As a follow-up to the workshops, we have established two farmer support networks which generally meet monthly to help put HRM in practice. Spring network meetings focused on establishing a holistic goal for one's farm and applying HRM testing guidelines to decision making. The holistic goal addresses quality of life, environmental stewardship, and profitability (economic sustainability). A farmer uses this goal in tandem with the testing guidelines to evaluate how well an array of possible options under consideration fit the holistic model.

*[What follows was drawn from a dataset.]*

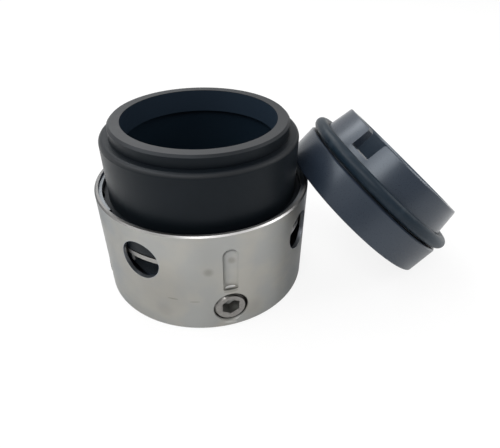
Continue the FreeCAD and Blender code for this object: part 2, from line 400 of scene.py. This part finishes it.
SCREW_R = 0.0030
THREAD_ROOT = 0.00246
PITCH = 0.0010
# shares of a half turn of thread that are its flat root and its flank
ROOT_SHARE = 0.12
FLANK_SHARE = 0.63
SCREW_LENGTH = 0.0060
SCREW_FACE = 0.0199
FACE_R = 0.00256
SOCKET_FLATS = 0.0030
SOCKET_MOUTH = 0.00187
SOCKET_CHAMFER = 0.0002
SOCKET_DEPTH = 0.0025
SOCKET_TIP = 0.0035
CUP_R = 0.0015
CUP_DEPTH = 0.0008
ROWS_IN_PITCH = 8
SPINS = 72
# how close to a wall's radius a point counts as on that wall
ON_WALL = 0.00001
SCREW_PALE = (0.28, 0.272, 0.26, 1)
SCREW_DARK = (0.17, 0.162, 0.155, 1)
# the socket, painted lighter than the face as light in its shade
SOCKET_PAINTED_LIGHT = (0.31, 0.31, 0.30, 1)
# the socket's inside, by distance from the shaft axis
SOCKET_REACH = (0.0198, 0.0195)
# the thread, painted near black as oil and as the shade in the hole round it
THREAD_OIL_AND_SHADE = (0.05, 0.048, 0.045, 1)
THREAD_OIL_AND_SHADE_PALE = (0.09, 0.085, 0.08, 1)
# swells a metre of the rubs and of the tool marks
SCREW_RUBS = 1800
TOOL_MARKS = 4000


def bare_steel(name, swells, first, second, varies, least):
    """Steel whose rubs take it from one colour to another, and in roughness with it."""
    material, start = new_material(name)
    rub = grain(object_place(start), swells, 3)
    surface(start, {
        "Base Color": rub.mix(first, second),
        "Metallic": 1.0,
        "Roughness": rub * varies + least,
    })
    return material


def hexagon(angle):
    """Share of half the width across flats, at an angle round the socket."""
    sixth = math.pi / 3
    return 1 / math.cos((angle + sixth / 2) % sixth - sixth / 2)


def thread(turns):
    """Radius of the thread at a share of a turn along its helix."""
    share = abs(turns % 1 - 0.5) * 2
    rise = min(max((share - ROOT_SHARE) / FLANK_SHARE, 0), 1)
    return THREAD_ROOT + (SCREW_R - THREAD_ROOT) * rise


def spun(profile, spins, closed):
    """New bmesh of a profile of (radius, height) spun round the Z axis."""
    shape = bmesh.new()
    points = [shape.verts.new((r, 0, z)) for r, z in profile]
    pairs = list(zip(points, points[1:]))
    if closed:
        pairs.append((points[-1], points[0]))
    edges = [shape.edges.new(pair) for pair in pairs]
    bmesh.ops.spin(
        shape, geom=points + edges, cent=(0, 0, 0), axis=(0, 0, 1), dvec=(0, 0, 0),
        angle=2 * math.pi, steps=spins, use_merge=True, use_duplicate=False,
    )
    bmesh.ops.remove_doubles(shape, verts=shape.verts, dist=0.000001)
    bmesh.ops.recalc_face_normals(shape, faces=shape.faces)
    return shape


def smooth(piece, degrees):
    """Shade a piece smooth, with its edges sharper than this kept."""
    for face in piece.data.polygons:
        face.use_smooth = True
    piece.data.set_sharp_from_angle(angle=math.radians(degrees))


def set_screw():
    """Screw upright on the Z axis, with its socket up at height 0."""
    chamfer = SCREW_R - FACE_R
    low = -SCREW_LENGTH
    threaded = SCREW_LENGTH - 2 * chamfer
    rows = round(threaded / PITCH * ROWS_IN_PITCH)
    flank = [(SCREW_R, low + chamfer + threaded * row / rows) for row in range(rows + 1)]
    profile = [(0, low + CUP_DEPTH), (CUP_R, low), (FACE_R, low)] + flank + [
        (FACE_R, 0),
        (SOCKET_MOUTH, 0),
        (SOCKET_FLATS / 2, -SOCKET_CHAMFER),
        (SOCKET_FLATS / 2, -SOCKET_DEPTH),
        (0, -SOCKET_TIP),
    ]
    shape = spun(profile, SPINS, False)
    for point in shape.verts:
        r = point.co.xy.length
        angle = math.atan2(point.co.y, point.co.x)
        if abs(r - SCREW_R) < ON_WALL:
            point.co.xy *= thread(point.co.z / PITCH - angle / (2 * math.pi)) / r
        elif abs(r - SOCKET_FLATS / 2) < ON_WALL and point.co.z > -SOCKET_TIP:
            point.co.xy *= hexagon(angle)
    for face in shape.faces:
        middle = face.calc_center_median()
        if middle.z < -chamfer and middle.xy.length > SOCKET_MOUTH:
            face.material_index = 1
    return shape


screw_steel, start = new_material("screw_steel")
place = object_place(start)
rub = grain(place, SCREW_RUBS, 3)
# the socket is painted lighter, as light in its shade
socket = from_axis(place).step(*SOCKET_REACH)
surface(start, {
    "Base Color": socket.mix(rub.mix(SCREW_PALE, SCREW_DARK), SOCKET_PAINTED_LIGHT),
    "Metallic": 1.0,
    "Roughness": rub * 0.2 + 0.28,
    "Normal": bump(grain(place, TOOL_MARKS, 3), 0.00002, 0.5),
})
oily_shaded_thread = bare_steel("oily_shaded_thread", SCREW_RUBS, THREAD_OIL_AND_SHADE, THREAD_OIL_AND_SHADE_PALE, 0.2, 0.35)

for index, quarter in enumerate(QUARTERS):
    azimuth = GROOVE_AZIMUTH + quarter
    shape = set_screw()
    turn = Matrix.Rotation(math.radians(azimuth), 4, "Z") @ Matrix.Rotation(math.pi / 2, 4, "X")
    shape.transform(Matrix.Translation(on_ring(azimuth, SCREW_FACE, SCREW_HEIGHT)) @ turn)
    piece = link_mesh("grub_screw_" + str(index + 1), shape)
    piece.data.materials.append(screw_steel)
    piece.data.materials.append(oily_shaded_thread)
    smooth(piece, 30)
    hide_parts("set_screw_" + str(index + 1))
    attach(piece, "screw_" + str(index + 1))

# The wave spring lies on the collar's floor. It is flat strip bent round with
# four waves, and it pushes the seal ring up. The real spring gets lower as
# that goes down; here it keeps one height.

SPRING_OUT = 0.0175
SPRING_IN = 0.0142
SPRING_LOW = 0.00877
SPRING_HIGH = 0.01318
STRIP_THICK = 0.00042
WAVES = 4
STRIP_SPINS = 96
STRIP_PALE = (0.20, 0.235, 0.28, 1)
STRIP_DARK = (0.13, 0.16, 0.20, 1)
STRIP_RUBS = 1600

spring_steel = bare_steel("spring_steel", STRIP_RUBS, STRIP_PALE, STRIP_DARK, 0.2, 0.35)
strip = [(SPRING_IN, 0), (SPRING_OUT, 0), (SPRING_OUT, STRIP_THICK), (SPRING_IN, STRIP_THICK)]
shape = spun(strip, STRIP_SPINS, True)
for point in shape.verts:
    azimuth = math.atan2(point.co.x, -point.co.y)
    wave = (1 + math.cos(WAVES * (azimuth - math.radians(GROOVE_AZIMUTH)))) / 2
    point.co.z += SPRING_LOW + (SPRING_HIGH - SPRING_LOW) * wave
spring = link_mesh("spring_strip", shape)
spring.data.materials.append(spring_steel)
smooth(spring, 40)
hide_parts("wave_spring")
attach(spring, "collar")
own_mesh(spring)

# The thrust ring lies on the spring and carries the seal ring. It is stamped
# from stainless sheet, with small tabs turned down.

PLATE_PALE = (0.31, 0.305, 0.295, 1)
PLATE_DARK = (0.22, 0.215, 0.205, 1)
RING_RUBS = 2100

plate_steel = bare_steel("plate_steel", RING_RUBS, PLATE_PALE, PLATE_DARK, 0.15, 0.30)
dress("thrust_ring", plate_steel)

# The rubber ring in the seal ring seals it to the shaft. It is moulded, and
# it can't be seen from outside once a shaft is in.

RUBBER_BLACK = (0.010, 0.010, 0.011, 1)
RUBBER_WORN = (0.016, 0.016, 0.017, 1)
RUBBER_SWELLS = 3500

black_rubber, start = new_material("black_rubber")
fine = grain(object_place(start), RUBBER_SWELLS, 3)
surface(start, {
    "Base Color": fine.mix(RUBBER_BLACK, RUBBER_WORN),
    "Roughness": fine * 0.1 + 0.45,
    "Normal": bump(fine, 0.00002, 0.3),
})
dress("shaft_o_ring", black_rubber)

# The seal ring is sintered silicon carbide, ground all over and lapped on the
# running face: nearly black, slightly blue, with a soft sheen.

RING_DARK = (0.0031, 0.0046, 0.0064, 1)
RING_PALE = (0.0052, 0.0072, 0.0095, 1)
CARBIDE_SHEEN = (0.85, 0.925, 1.0, 1)
# swells a metre of the carbide's ground surface, its clouds and grinding lines
GROUND_SWELLS = 7000
CARBIDE_CLOUDS = 150
GRINDING_LINES = 9000
# the rounded shoulder under the nose, by height, with a painted highlight
# along it
SHOULDER_HIGHLIGHT_BAND = (0.0297, 0.0300, 0.03022, 0.03042)
SHOULDER_HIGHLIGHT = (0.0165, 0.0175, 0.0190, 1)
# the nose's edge and the lapped face on it, painted lighter than the body as
# the light from above, and lighter towards the front
NOSE_EDGE_LOW = 0.03226
NOSE_EDGE_HIGHLIGHT = 0.4
LAPPED_LOW = 0.03262
LAPPED_LIGHT_SPREAD = (0.012, -0.012)
LAPPED_LIT_BACK = (0.017, 0.0185, 0.0205, 1)
LAPPED_LIT_FRONT = (0.033, 0.034, 0.036, 1)
# the cavity's wall and the narrower bore under it, by distance from the axis,
# painted lighter and bluer than the outside as light inside them
CAVITY_REACH = (0.0147, 0.01455)
CAVITY_PAINTED_LIGHT = (0.0055, 0.011, 0.018, 1)
BORE_REACH = (0.01393, 0.01378)
BORE_PAINTED_LIGHT = (0.0135, 0.022, 0.034, 1)

dark_carbide, start = new_material("dark_carbide")
place = object_place(start)
height = height_of(place)
fine = grain(place, GROUND_SWELLS, 2)
ground = grain(stretched(place, (0.03, 0.03, 1)), GRINDING_LINES, 2)
colour = grain(place, CARBIDE_CLOUDS, 2).mix(RING_DARK, RING_PALE)
# painted highlight along the rounded shoulder
colour = height.between(*SHOULDER_HIGHLIGHT_BAND).mix(colour, SHOULDER_HIGHLIGHT)
# painted light from above on the nose's edge and lapped face, more in front
front = place.node("ShaderNodeSeparateXYZ", "Y", {0: place}).step(*LAPPED_LIGHT_SPREAD)
edge = height.step(NOSE_EDGE_LOW, NOSE_EDGE_LOW + SHARP) * NOSE_EDGE_HIGHLIGHT
lapped = edge + height.step(LAPPED_LOW, LAPPED_LOW + SHARP) * (1 - NOSE_EDGE_HIGHLIGHT)
colour = lapped.mix(colour, front.mix(LAPPED_LIT_BACK, LAPPED_LIT_FRONT))
# painted light in the cavity and the bore
below = height.step(LAPPED_LOW, LAPPED_LOW - SHARP)
colour = (from_axis(place).step(*CAVITY_REACH) * below).mix(colour, CAVITY_PAINTED_LIGHT)
colour = (from_axis(place).step(*BORE_REACH) * below).mix(colour, BORE_PAINTED_LIGHT)
surface(start, {
    "Base Color": colour,
    "Roughness": fine * 0.12 + ground * 0.08 + 0.32,
    "Specular IOR Level": 0.13,
    "Specular Tint": CARBIDE_SHEEN,
    "Normal": bump(fine * 0.6 + ground * 0.4, 0.00001, 0.35),
})
dress("seal_ring", dark_carbide)

# The retaining ring is flat stainless spring wire, split at one place, and
# sprung into a groove under the sleeve's rim, where it keeps the seal ring in.

WIRE_PALE = (0.16, 0.17, 0.18, 1)
WIRE_DARK = (0.11, 0.12, 0.13, 1)

ring_steel = bare_steel("ring_steel", RING_RUBS, WIRE_PALE, WIRE_DARK, 0.15, 0.30)
dress("snap_ring", ring_steel)

# The stationary seat is silicon carbide too, of a lighter and bluer grade,
# ground on its outside and back, with a slot for the pin that holds it.

SEAT_DARK = (0.010, 0.015, 0.025, 1)
SEAT_PALE = (0.016, 0.023, 0.035, 1)
SEAT_AXIS = (0.6501, 0.1018, 0.7530)
SEAT_MIDDLE = (0.03520, 0.00514, 0.01664)
# from where to where the bore's colour gives way, by distance from that axis;
# the bore is painted lighter and bluer, as light inside it
SEAT_WALL = (0.0125, 0.0127)
SEAT_INSIDE_PAINTED_LIGHT = (0.031, 0.044, 0.062, 1)
# the neck's foot under the rubber ring, painted dark as the shade under it,
# by distance along that axis
NECK_FOOT = (0.03522, 0.03527, 0.03725, 0.03745)
FOOT_PAINTED_SHADE = (0.002, 0.003, 0.004, 1)


def from_line(place, point, way):
    """Distance from the line through a point, along a way of length 1."""
    offset = place.node("ShaderNodeVectorMath", 0, {0: place, 1: point}, operation="SUBTRACT")
    across = place.node("ShaderNodeVectorMath", 0, {0: offset, 1: way}, operation="CROSS_PRODUCT")
    return place.node("ShaderNodeVectorMath", "Value", {0: across}, operation="LENGTH")


grey_carbide, start = new_material("grey_carbide")
place = object_place(start)
fine = grain(place, GROUND_SWELLS, 2)
outside = from_line(place, SEAT_MIDDLE, SEAT_AXIS).step(*SEAT_WALL)
colour = grain(place, CARBIDE_CLOUDS, 2).mix(SEAT_DARK, SEAT_PALE)
# painted light in the bore
colour = outside.mix(SEAT_INSIDE_PAINTED_LIGHT, colour)
# painted shade under the rubber ring
foot = dot(place, SEAT_AXIS).between(*NECK_FOOT) * outside
surface(start, {
    "Base Color": foot.mix(colour, FOOT_PAINTED_SHADE),
    "Roughness": fine * 0.10 + foot * 0.55 + 0.24,
    "Specular IOR Level": 0.53,
    "Specular Tint": CARBIDE_SHEEN,
    "Normal": bump(fine, 0.00001, 0.3),
})
dress("stationary_seat", grey_carbide)

# The seat's rubber ring seals it in its housing. It is moulded, dark blue
# grey and slightly dusty, and its low end is painted lighter as a reflection
# of the floor.

RUBBER_CLEAN = (0.006, 0.013, 0.021, 1)
RUBBER_DUST_AND_REFLECTION = (0.028, 0.040, 0.052, 1)
DUST_SWELLS = 500
REFLECTION_END = (0.0445, -0.0050, 0.0090)
REFLECTION_END_REACH = (0.016, 0.004)

grey_rubber, start = new_material("grey_rubber")
place = object_place(start)
fine = grain(place, RUBBER_SWELLS, 3)
dust_and_reflection = grain(place, DUST_SWELLS, 4).step(0.5, 0.8)
# painted reflection of the floor at the ring's low end
dust_and_reflection = dust_and_reflection + distance_to(place, REFLECTION_END).step(*REFLECTION_END_REACH) * 1.2
surface(start, {
    "Base Color": (dust_and_reflection * 0.5).mix(RUBBER_CLEAN, RUBBER_DUST_AND_REFLECTION),
    "Roughness": fine * 0.15 + 0.36,
    "Specular IOR Level": 0.18,
    "Normal": bump(fine, 0.00002, 0.3),
})
dress("seat_o_ring", grey_rubber)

Over the summer the networks held meetings on one another's farms. Informally facilitated by the host farmer, our Weak Link-a-Thons generally last for 3 to 4 hours and provide an opportunity to delve more deeply into the issues affecting that farm. They include a brief farm tour and have elicited lots of constructive input for the farm family or operators. These Weak Link-a-Thons serve as a non-threatening forum to share farm problems and obtain free analysis and advice from a group of peer consultants in the context of the farm host's holistic goal. In these networks, the depth of thinking, willingness to reveal problems, and concern for other farmers' challenges is demonstrably greater than in our non-HRM farmer network initiated around the same time.

What Was Learned
The original plan for this project was modified in several ways. We expanded the target farmer audience from dairy farmers to all interested farmers, due to the high level of interest expressed and the complications of dairy farmer recruitment. Also in response to demand, we consolidated the two half-day follow-up workshops proposed in our grant into a two-day advanced course in financial planning. We trained fewer agency personnel than anticipated, as a result of factors such as overloaded schedules, lack of supervisor approval, the overwhelming number of required or strongly recommended in-service trainings offered, inflexible work plans, and the fact that HRM training was not yet well-recognized in our region. One unexpected result was that course participants from outside our region plan to organize HRM courses in Massachusetts and Quebec extension staff were especially interested in using value clarification tools and the three-part goal development in their work with farmers. NRCS and Extension personnel seemed less clear about how they might use other aspects of the holistic management system in their highly structured work. Many of the farmers may be more ready to apply HRM principles and practice to their operations than agency personnel functioning under the existing paradigm.

Feedback from Farmers
Lyle Purinton, dairy farmer, and Cara Alexander, herdswoman, wrote: "We have been operating our dairy farm since the late 1970s and have been the way of the `bigger is better' and `technology has all the answers' route. In the last few years, we have begun to feel that we're being led down the proverbial `primrose path' by some of the experts and organizations from whom we garnered advice and ideas. On our farm, we have made some radical changes, moving unknowingly toward a more holistic program without the benefit of any kind of guidance or definite plan.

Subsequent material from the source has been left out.